The world’s largest groceries seller is also investing and donating in food-related initiatives. Last month Walmart announced that it will donate US$1 million to Growing Power, a south Milwaukee nonprofit that is an urban farming leader. The grant will help Growing Power boost community food programs and boost food security in 20 cities across the United States. As poorer urban areas have become “food deserts” bereft of stores that sell fresh and healthy food, Growing Power will have an increased capacity to train people how to grow food in their local neighborhoods.
Meanwhile, Walmart is opening small “Express” stores in cities like Chicago that will increase access to fresh food in underserved neighborhoods. Such a strategy that alarms some anti-Walmart critics, but provides neighborhoods jobs and decent food products while providing the company another revenue stream as sales at its superstores have slowed. If Walmart can somehow tie its urban farming efforts to the opening of stores in areas that previously had no access to healthful food, the company could have a role in revitalizing towns and neighborhoods where commerce have long screeched to a halt.
The lawsuits alleging gender discrimination throughout Walmart has helped to keep the company in the news for several months this year. But women’s issues brought the company back in the news again with the announcements that Walmart and Sam Walton’s progeny were donating millions of dollars to organizations that assist women entrepreneurs and support women with mentoring and skills training. Vital Voices, a Washington DC based NGO, is among the organizations that together will receive millions of dollars to support their programs. Overall the company is fronting US$100 million in philanthropy to support women-driven economic programs.

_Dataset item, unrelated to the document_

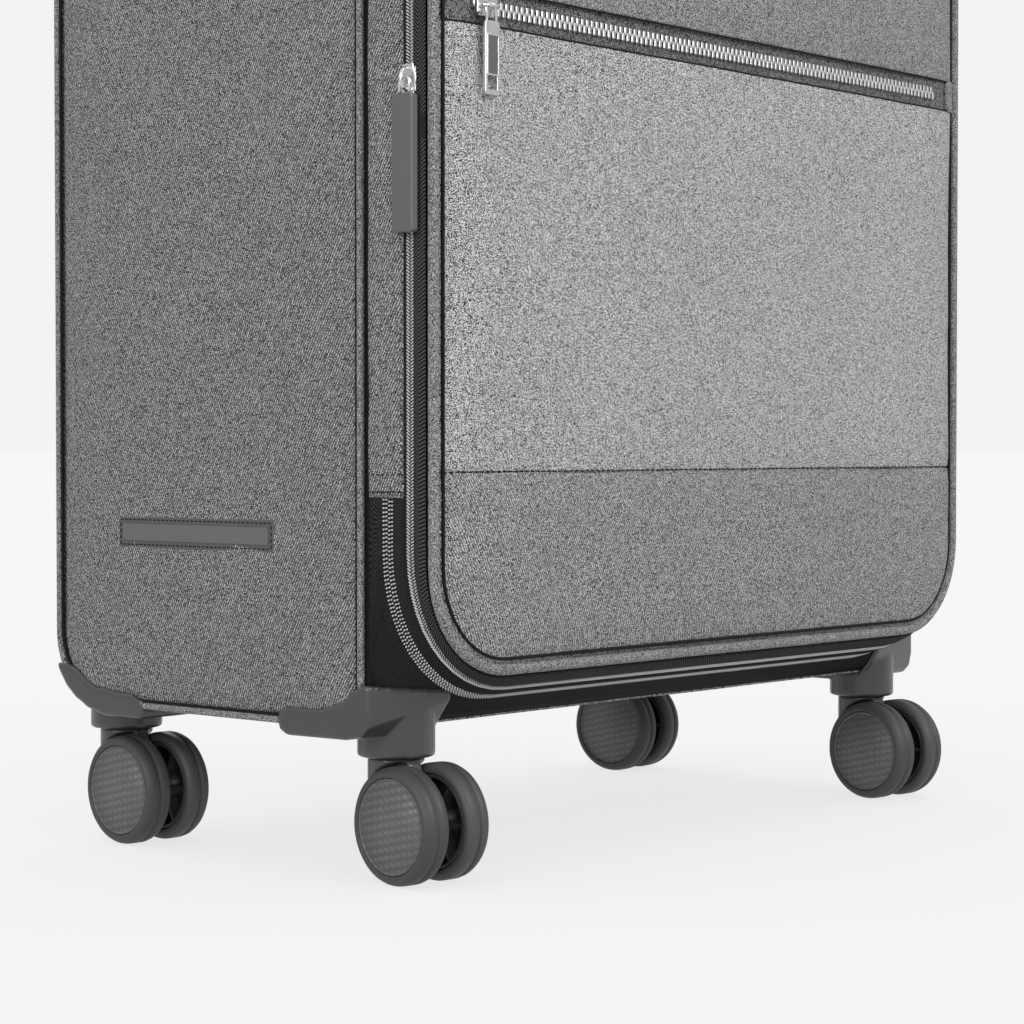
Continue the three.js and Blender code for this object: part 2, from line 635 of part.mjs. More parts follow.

So is all this just one big public relations offensive or steps towards a more fundamental shift in strategy? Walmart opponents will not be swayed. Nevertheless, at a time when large institutions, as in government, are failing to provide the changes necessary to build a more sustainable economy while providing economic opportunity, companies like Walmart have a chance to build trust and change the ways in which we do businesses. No matter how you feel about Walmart, one thing is clear: the company is changing in ways that its founder, Sam Walton, could not have imagined. Companies never turn on a dime (especially publicly owned companies accountable to shareholders), so Walmart is becoming a Force of Nature in ways unimaginable just a few years ago. Watch for more changes at Walmart, and for more companies to follow Walmart’s moves as they divert towards a more sustainable direction.